World's oldest masks go on display in Jerusalem
A collection of the world's oldest masks, dating back to the dawn of civilisation, have gone on display at the Israel Museum in Jerusalem.
The 9,000-year-old stone masks are thought to have been made to resemble the spirits of dead ancestors.
They have round holes for eyes, tiny noses and prominent displays of teeth.
Experts say they were made in the hills and deserts near Jerusalem and offer a rare glimpse of some of civilisation's first communal rituals.
They are thought to have made at a critical turning point that saw the birth of agriculture and the abandonment of the hunter-gatherer lifestyle.
James Snyder, director of the Israel Museum, said all of the masks were discovered at locations close to Jerusalem.

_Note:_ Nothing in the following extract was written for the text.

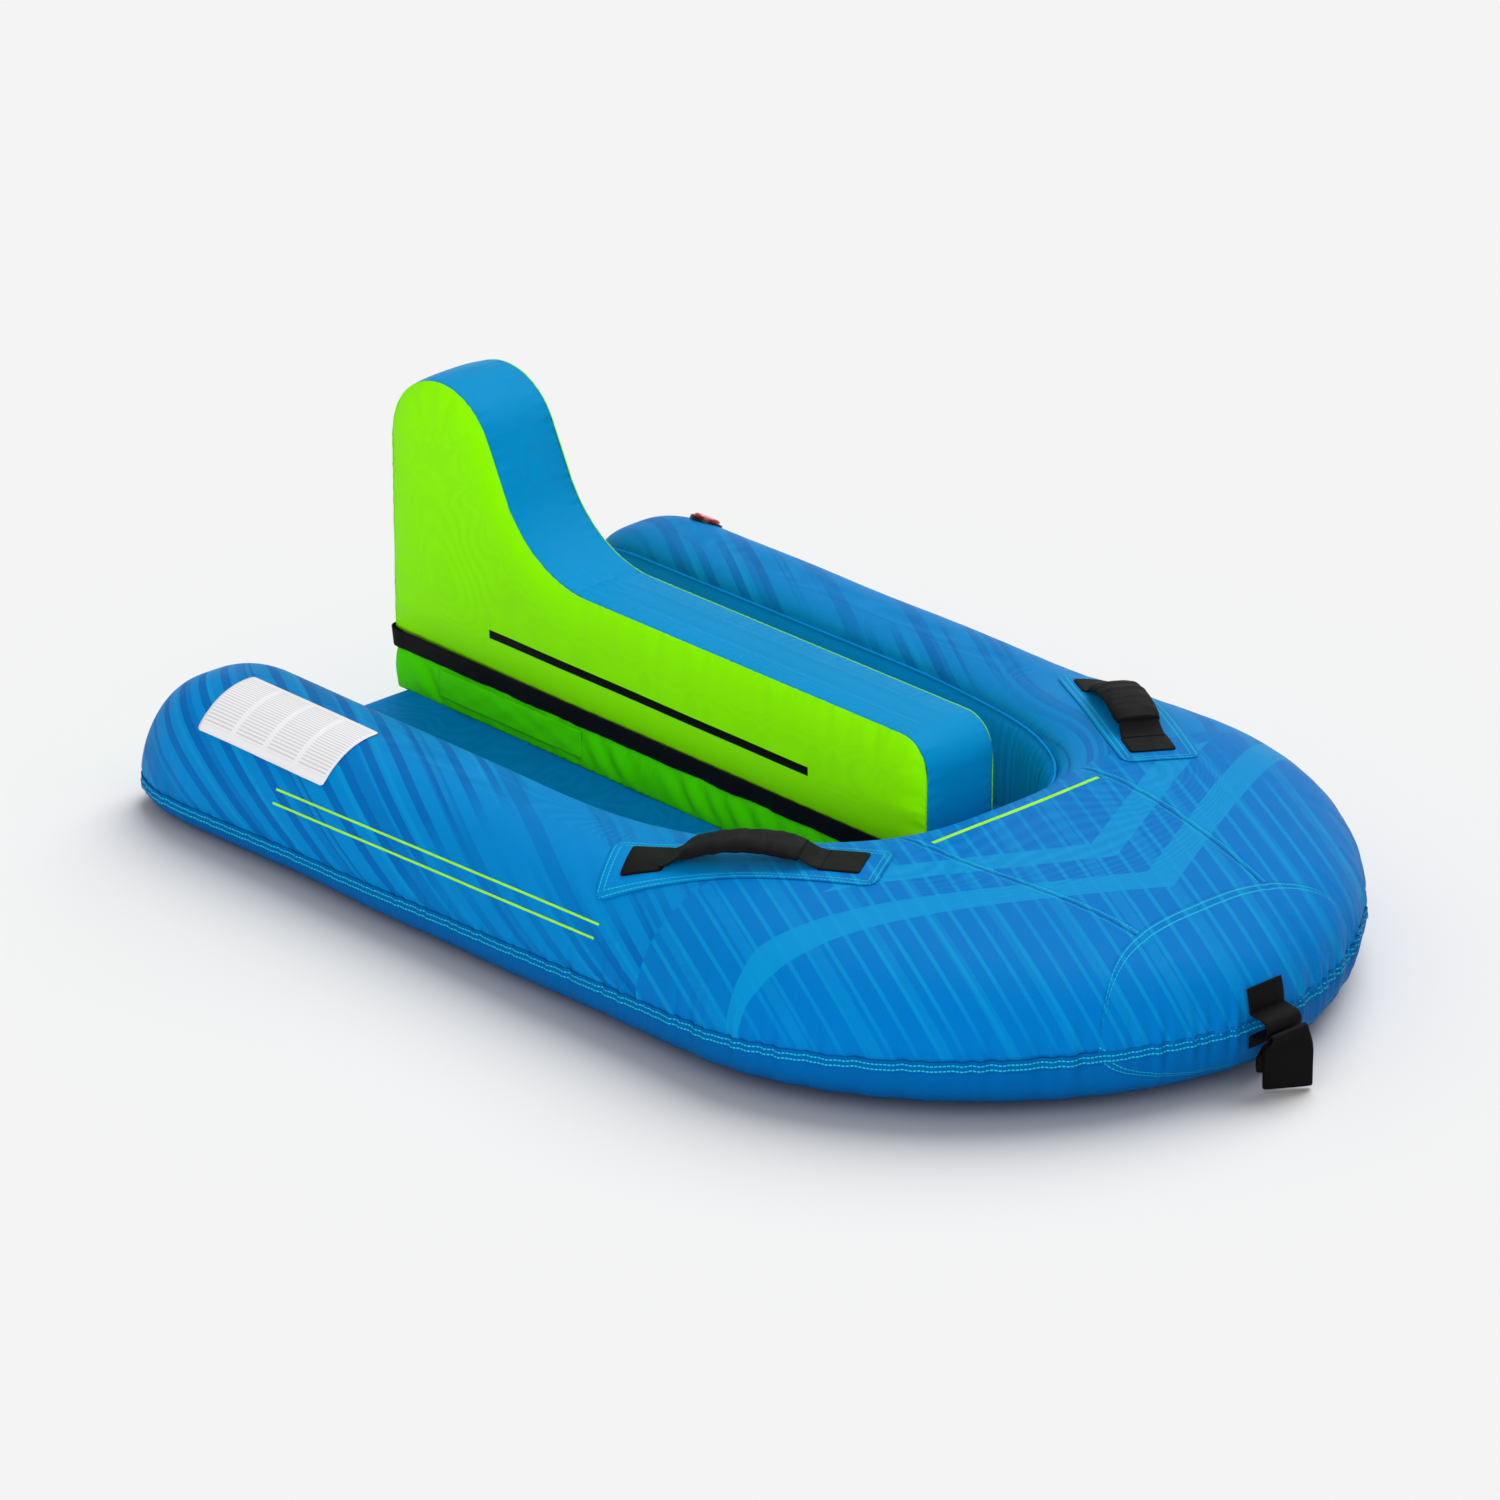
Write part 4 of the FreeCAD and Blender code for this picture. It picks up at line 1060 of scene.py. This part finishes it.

"What makes them remarkable is that they are all from within about a 20-mile (32km) radius not far from Jerusalem actually where the Judean hills meet the Judean desert."
The exhibition's curator, Debby Hershman, said the masks dated back to the creators of civilisation.
"They were made in the pre-pottery Neolithic period by the people that were living here, that were the first farmers, first people that actually lived in villages in large groups and they were the creators of civilisation."
Most of the masks have been in the hands of private collectors.
It took 10 years of carbon-14 testing for experts to determine the authenticity and origin of the collection, the Associated Press news agency reports.
The Face to Face exhibition is open at the Israel Museum from March to September.